[Exercise requirements]
Stop after the line containing "return top +": print each line exactly from the first line of the listing up to that point.

[Data excerpt]

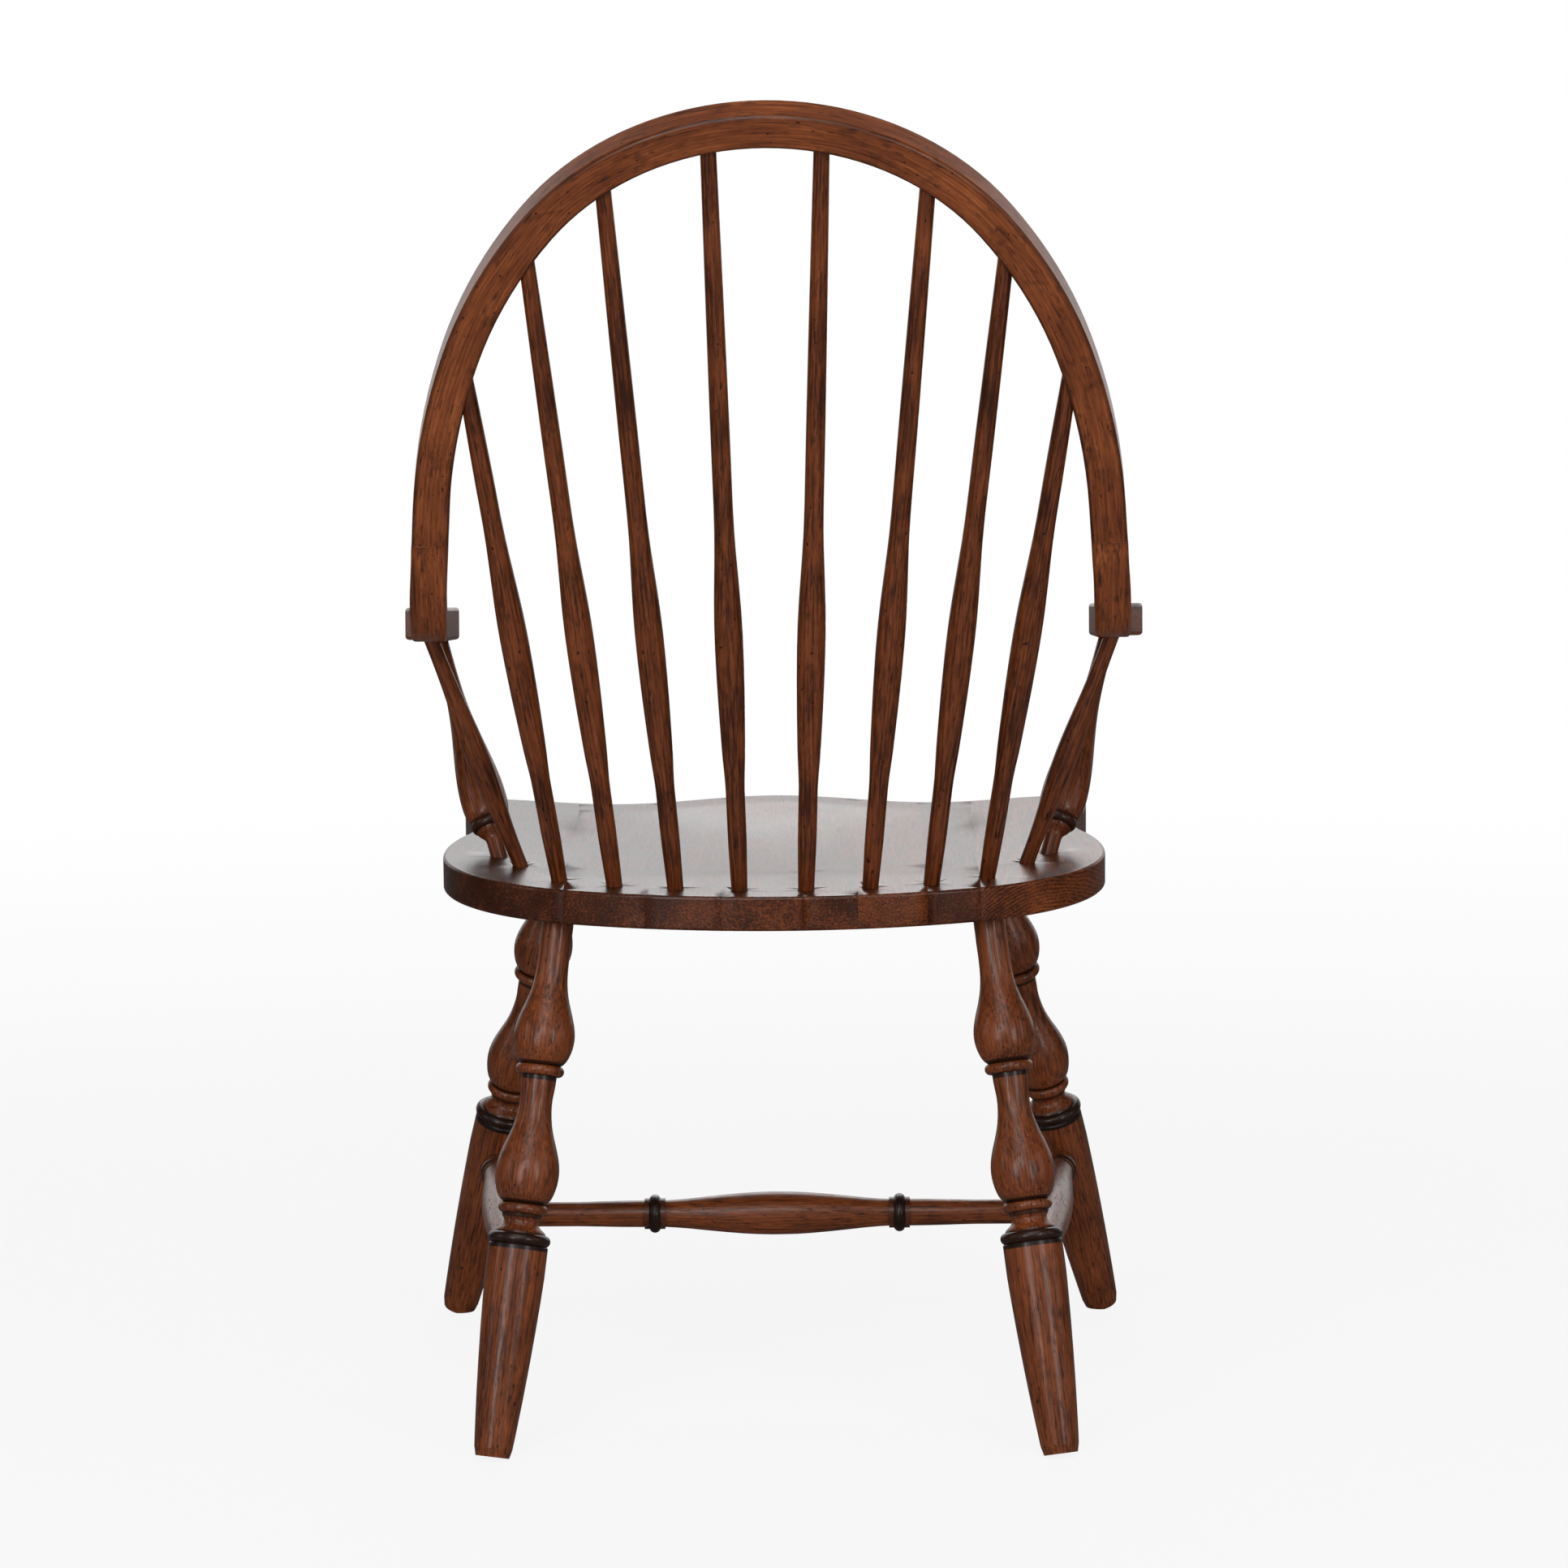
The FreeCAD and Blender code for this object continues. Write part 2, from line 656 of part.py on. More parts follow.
def stretcher(start, end, tenon_start, end_radius, neck_radius, swell_radius, bead_radius, bead_offset):
    """Stretcher with a swell in the middle and a bead group on each side.

    It runs between two axes; its ends reach to tenon_start from each of them.
    """
    half = (end - start).Length / 2 - tenon_start
    fillet_radius = neck_radius + (bead_radius - neck_radius) * stretcher_fillet_rise
    group_half = stretcher_bead_width / 2 + stretcher_fillet_width
    inner = bead_offset - group_half
    outer = bead_offset + group_half
    taper = (half - stretcher_tenon_length - outer) * stretcher_end_taper
    piece = Turning(-half, end_radius)
    piece.to(-outer - taper, end_radius)
    piece.ease((-outer, neck_radius, stretcher_swell_fullness))
    for side, edge in ((-1, outer), (1, inner)):
        piece.to(side * edge, fillet_radius)
        piece.to(side * edge + stretcher_fillet_width, fillet_radius)
        piece.bead(stretcher_bead_width, bead_radius)
        piece.to(side * bead_offset + group_half, fillet_radius)
        piece.to(side * bead_offset + group_half, neck_radius)
        if side < 0:
            piece.ease((0, swell_radius, stretcher_swell_fullness),
                       (inner, neck_radius, stretcher_swell_fullness))
    piece.ease((outer + taper, end_radius, stretcher_swell_fullness))
    piece.to(half, end_radius)
    return piece.solid((start + end) / 2, end)


# The whole chair

def leg_line(socket, splay, rake, hand, back):
    """Socket point on the seat's underside, and middle of the foot's end."""
    down = Vector(hand * tan(radians(splay)), back * tan(radians(rake)), -1).normalize()
    through = Vector(hand * socket[0], socket[1], leg_socket_height)
    lean = math.acos(-down.z)
    foot_height = (foot_radius - foot_chamfer) * sin(lean) - foot_flat
    top = seat_bottom_along(through, down)
    return top, top + down * ((foot_height - top.z) / down.z)


def at_height(line, height):
    """Point of a leg's axis at a height."""
    top, foot = line
    return top + (foot - top) * ((height - top.z) / (foot.z - top.z))


def chair():
    """Every piece of the chair by name, each bored for what it holds."""
    pieces = {}
    seat = carved_seat()
    hoop = bow()
    sides = (("left", 1), ("right", -1))
    seat_bores = []
    bow_bores = []
    legs = {}
    for name, hand in sides:
        for end, socket, splay, rake, back in (("front", front_socket, front_splay, front_rake, -1),
                                               ("rear", rear_socket, rear_splay, rear_rake, 1)):
            line = leg_line(socket, splay, rake, hand, back)
            legs[end, name] = line
            pieces[f"leg_{end}_{name}"] = leg(*line)
            seat_bores.append(bore(*line, -leg_tenon_length - bore_spare, leg_neck_length,
                                   leg_neck_radius))

    middles = {}
    for name, hand in sides:
        front = at_height(legs["front", name], stretcher_height)
        rear = at_height(legs["rear", name], stretcher_height)
        tenon_start = leg_body_radius - stretcher_tenon_length
        side = stretcher(front, rear, tenon_start, side_end_radius, side_neck_radius,
                         side_swell_radius, side_bead_radius, side_bead_offset)
        depth = tenon_start - bore_spare
        for end, near, far in (("front", front, rear), ("rear", rear, front)):
            cutter = bore(near, far, depth, 2 * leg_body_radius, side_end_radius)
            pieces[f"leg_{end}_{name}"] = pieces[f"leg_{end}_{name}"].cut(cutter)
        middles[name] = (front + rear) / 2
        pieces[f"side_stretcher_{name}"] = side

    tenon_start = side_swell_radius - centre_tenon_length
    pieces["centre_stretcher"] = stretcher(
        middles["right"], middles["left"], tenon_start, centre_end_radius,
        centre_neck_radius, centre_swell_radius, centre_bead_radius, centre_bead_offset)
    for name, other in (("left", "right"), ("right", "left")):
        cutter = bore(middles[name], middles[other], tenon_start - bore_spare,
                      2 * side_swell_radius, centre_end_radius)
        pieces[f"side_stretcher_{name}"] = pieces[f"side_stretcher_{name}"].cut(cutter)

    spindles = []
    for foot, turn in zip(back_spindle_feet, back_spindle_heads):
        for hand in (1, -1):
            place = hoop_point(turn, bow_width / 2)
            head = on_bow((hand * place[0], place[1]), bow_thickness / 2)
            spindles.append((on_seat(hand * foot[0], foot[1]), head))
    spindles.sort(key=lambda line: -line[0].x)
    for number, (foot, head) in enumerate(spindles, 1):
        pieces[f"back_spindle_{number}"] = back_spindle(foot, head)
        length = (head - foot).Length
        seat_bores.append(bore(foot, head, -spindle_foot_tenon - bore_spare, 2 * spindle_foot_radius,
                               spindle_foot_radius))
        bow_bores.append(bore(foot, head, length - 2 * bow_width,
                              length + spindle_past_middle + bore_spare, spindle_head_radius))

    for name, hand in sides:
        block = arm(hand)
        for kind, make, foot, head_y, radius in (
                ("spindle", arm_spindle, arm_spindle_foot, arm_spindle_head, arm_spindle_end_radius),
                ("post", arm_post, arm_post_foot, arm_post_head, arm_post_end_radius)):
            foot_point = on_seat(hand * foot[0], foot[1])
            head_point = on_arm(hand, head_y)
            length = (head_point - foot_point).Length
            pieces[f"arm_{kind}_{name}"] = make(foot_point, head_point)
            seat_bores.append(bore(foot_point, head_point, -arm_tenon_length - bore_spare,
                                   2 * radius, radius))
            block = block.cut(bore(foot_point, head_point, length - 2 * radius,
                                   length + arm_tenon_length + bore_spare, radius))
        dowels = []
        for place in joint_dowels(hand):
            dowels.append(Part.makeCylinder(joint_dowel_radius, 2 * joint_dowel_reach,
                                            place - bow_up * joint_dowel_reach, bow_up))
            socket = bore(place, place + bow_up, -joint_dowel_reach - bore_spare,
                          joint_dowel_reach + bore_spare, joint_dowel_radius)
            block = block.cut(socket)
            bow_bores.append(socket)
        pieces[f"arm_dowels_{name}"] = Part.makeCompound(dowels)
        pieces[f"arm_{name}"] = block

    pieces["bow"] = hoop.cut(bow_bores)
    pieces.update(seat_boards(seat.cut(seat_bores)))
    return pieces


def centred(pieces):
    """The pieces, moved along Y until the chair's footprint is centred."""
    boxes = [piece.optimalBoundingBox(True, False) for piece in pieces.values()]
    middle = (min(box.YMin for box in boxes) + max(box.YMax for box in boxes)) / 2
    for piece in pieces.values():
        piece.translate(Vector(0, -middle, 0))
    print(f"moved along Y by {-middle:.2f}, height {max(box.ZMax for box in boxes):.2f}")
    return pieces


os.makedirs("parts", exist_ok=True)
for node, piece in centred(chair()).items():
    print(node, len(piece.Solids), piece.isValid(), round(piece.Volume / 1000, 1))
    piece.exportStep(f"parts/{node}.step")
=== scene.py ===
import math
import random

import bmesh
import bpy
import numpy as np
from mathutils import Matrix, Vector


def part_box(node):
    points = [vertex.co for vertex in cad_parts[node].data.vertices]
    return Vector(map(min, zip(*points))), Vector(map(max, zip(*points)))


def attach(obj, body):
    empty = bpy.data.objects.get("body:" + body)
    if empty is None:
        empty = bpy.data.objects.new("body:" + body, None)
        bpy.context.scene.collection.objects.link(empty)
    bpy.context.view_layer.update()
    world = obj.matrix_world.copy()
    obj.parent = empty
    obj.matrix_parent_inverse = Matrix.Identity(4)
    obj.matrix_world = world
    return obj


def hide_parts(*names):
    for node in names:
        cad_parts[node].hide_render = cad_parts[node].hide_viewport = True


# Looks of the bow-back armchair: stained and lacquered wood on every CAD node.
# Metres, in the frame of the CAD part: +X the sitter's left, +Y the back, +Z up.

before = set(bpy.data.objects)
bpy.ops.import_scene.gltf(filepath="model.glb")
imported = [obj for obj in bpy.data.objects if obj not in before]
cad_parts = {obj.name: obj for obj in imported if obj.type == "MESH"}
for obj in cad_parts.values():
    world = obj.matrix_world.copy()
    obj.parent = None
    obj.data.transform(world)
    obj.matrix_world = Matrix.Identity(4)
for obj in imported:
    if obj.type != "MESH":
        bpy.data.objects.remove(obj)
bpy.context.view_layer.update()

# Bow, in its leaning plane
bow_top = Vector((0.0, 0.35326, 1.0505))    # top of the rear face
bow_recline = math.radians(27.78)
bow_width = 0.028
bow_thickness = 0.0265
crown_radius = 0.229
crown_turn = 52.0
shoulder_radius = 0.394
shoulder_turn = 71.5
flank_radius = 0.571
flank_turn = 86.0
bow_leg_length = 0.04
bow_up = Vector((0, math.sin(bow_recline), math.cos(bow_recline)))
bow_back = Vector((0, math.cos(bow_recline), -math.sin(bow_recline)))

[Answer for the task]
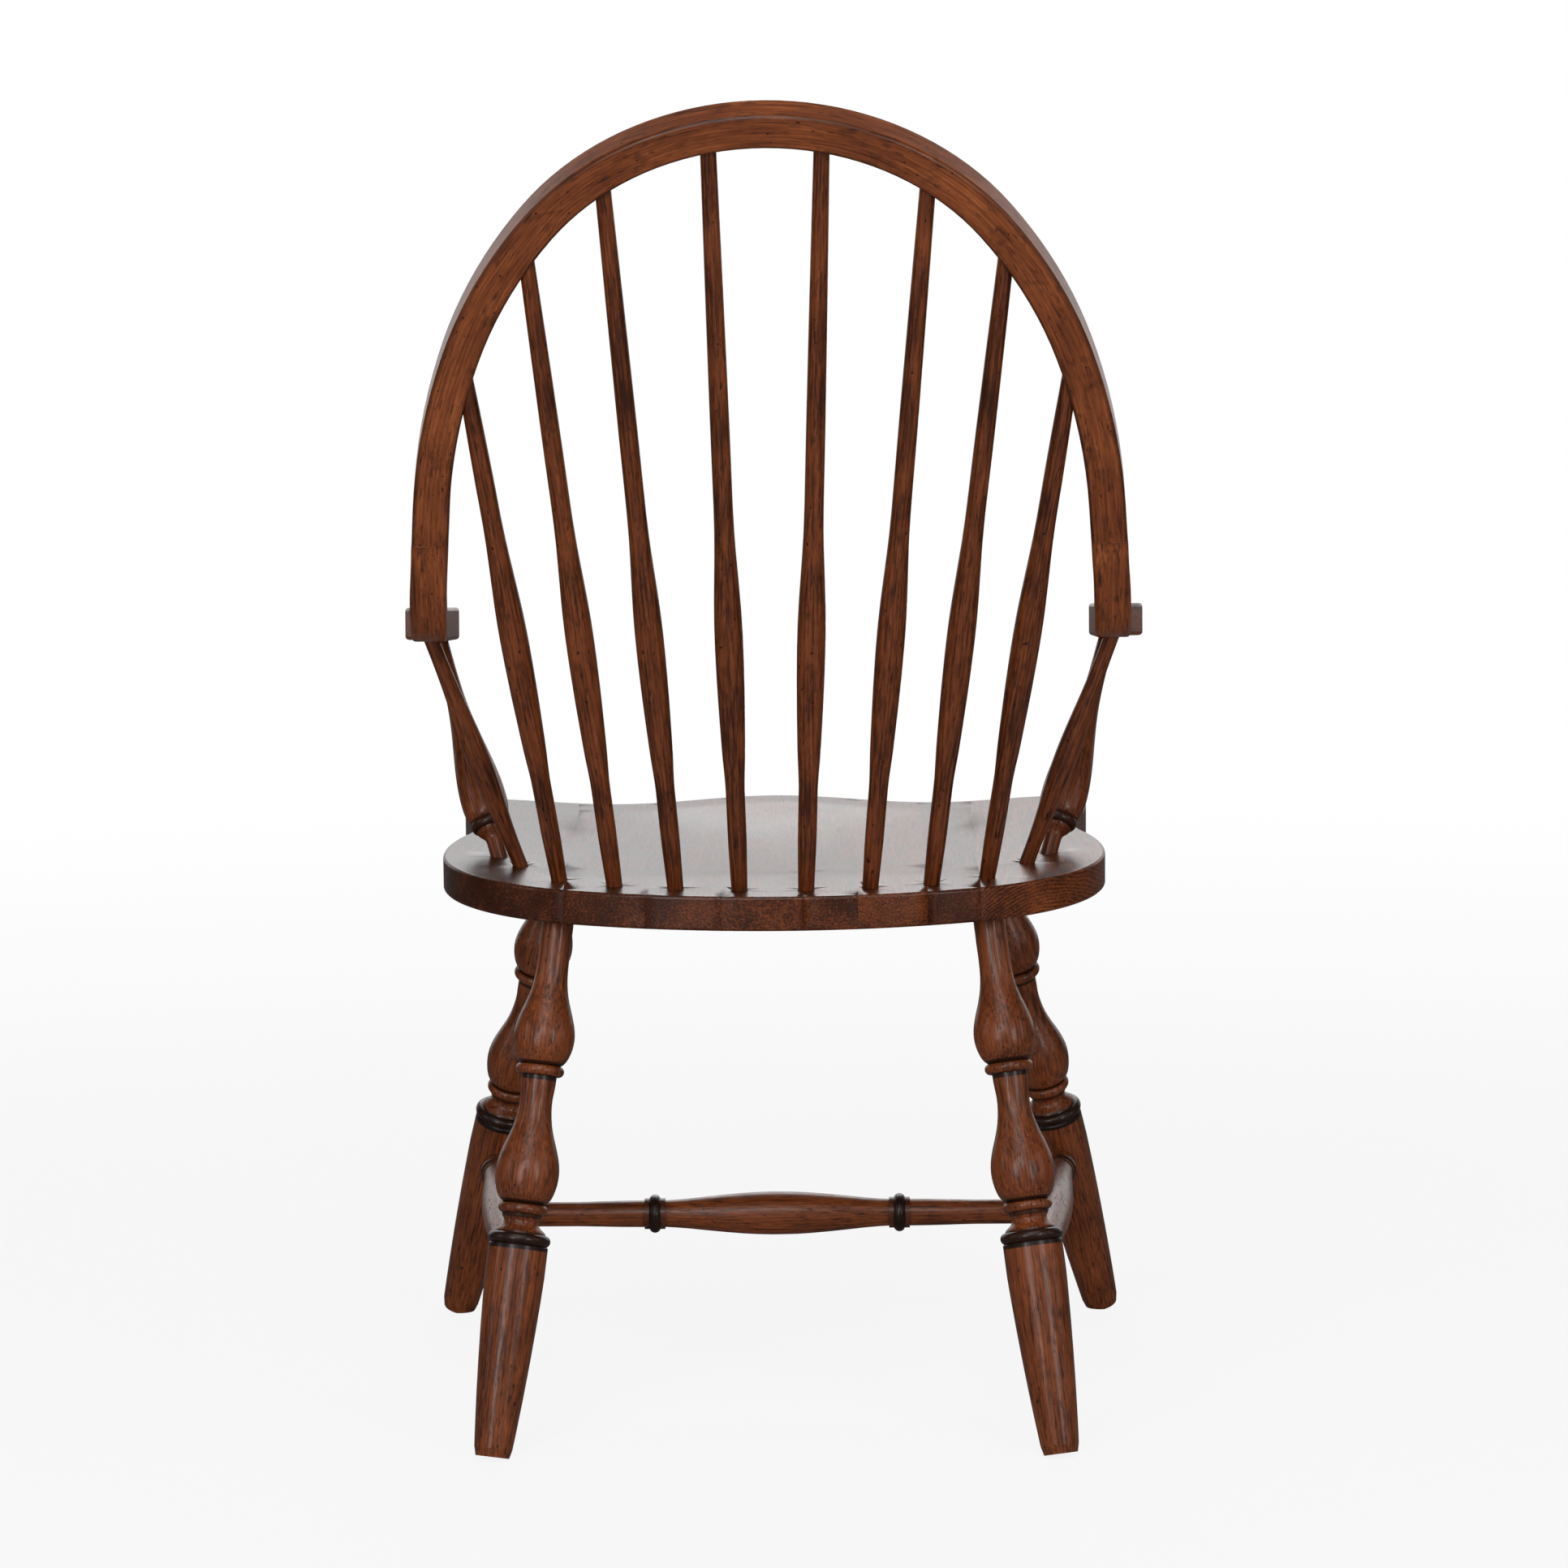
The FreeCAD and Blender code for this object continues. Write part 2, from line 656 of part.py on. More parts follow.
def stretcher(start, end, tenon_start, end_radius, neck_radius, swell_radius, bead_radius, bead_offset):
    """Stretcher with a swell in the middle and a bead group on each side.

    It runs between two axes; its ends reach to tenon_start from each of them.
    """
    half = (end - start).Length / 2 - tenon_start
    fillet_radius = neck_radius + (bead_radius - neck_radius) * stretcher_fillet_rise
    group_half = stretcher_bead_width / 2 + stretcher_fillet_width
    inner = bead_offset - group_half
    outer = bead_offset + group_half
    taper = (half - stretcher_tenon_length - outer) * stretcher_end_taper
    piece = Turning(-half, end_radius)
    piece.to(-outer - taper, end_radius)
    piece.ease((-outer, neck_radius, stretcher_swell_fullness))
    for side, edge in ((-1, outer), (1, inner)):
        piece.to(side * edge, fillet_radius)
        piece.to(side * edge + stretcher_fillet_width, fillet_radius)
        piece.bead(stretcher_bead_width, bead_radius)
        piece.to(side * bead_offset + group_half, fillet_radius)
        piece.to(side * bead_offset + group_half, neck_radius)
        if side < 0:
            piece.ease((0, swell_radius, stretcher_swell_fullness),
                       (inner, neck_radius, stretcher_swell_fullness))
    piece.ease((outer + taper, end_radius, stretcher_swell_fullness))
    piece.to(half, end_radius)
    return piece.solid((start + end) / 2, end)


# The whole chair

def leg_line(socket, splay, rake, hand, back):
    """Socket point on the seat's underside, and middle of the foot's end."""
    down = Vector(hand * tan(radians(splay)), back * tan(radians(rake)), -1).normalize()
    through = Vector(hand * socket[0], socket[1], leg_socket_height)
    lean = math.acos(-down.z)
    foot_height = (foot_radius - foot_chamfer) * sin(lean) - foot_flat
    top = seat_bottom_along(through, down)
    return top, top + down * ((foot_height - top.z) / down.z)


def at_height(line, height):
    """Point of a leg's axis at a height."""
    top, foot = line
    return top + (foot - top) * ((height - top.z) / (foot.z - top.z))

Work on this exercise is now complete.